The holidays also present special problems for those with food allergies, especially nuts. Nuts can cause severe allergic reactions and are frequently found in holiday cakes and candies. Let your child’s teacher know of any nut allergies that your child has. If your doctor has prescribed an Epi-Pen, review its use.
If you suspect that you have allergies, a board- certified allergist can best help you. Allergy testing is simple and painless. An accurate diagnosis will often prevent any unnecessary home and lifestyle changes, including purchasing expensive devices such as special vacuums which may be medically unnecessary.
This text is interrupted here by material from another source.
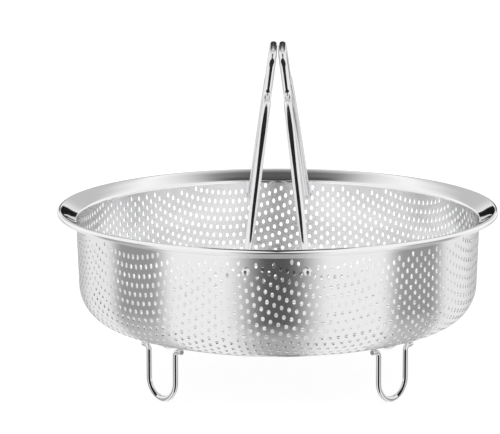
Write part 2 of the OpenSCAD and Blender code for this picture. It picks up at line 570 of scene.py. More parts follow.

There are a number effective medications for the relief of your allergy symptoms. Non-drowsy antihistamines are available without a prescription. Your doctor or pharmacist can help you choose. Nasal sprays containing either an antihistamine or a corticosteroid are effective and safe to use. Eyedrops such as Natural Tears are very useful to relieve eye dryness. If symptom relief from allergen avoidance and medication is not satisfactory, immunotherapy (allergy shots) prescribed by an allergist can be very effective in reducing allergy symptoms. Simple, practical allergen avoidance, reducing cigarette smoke, and the proper medication can make your holidays healthy as well as happy.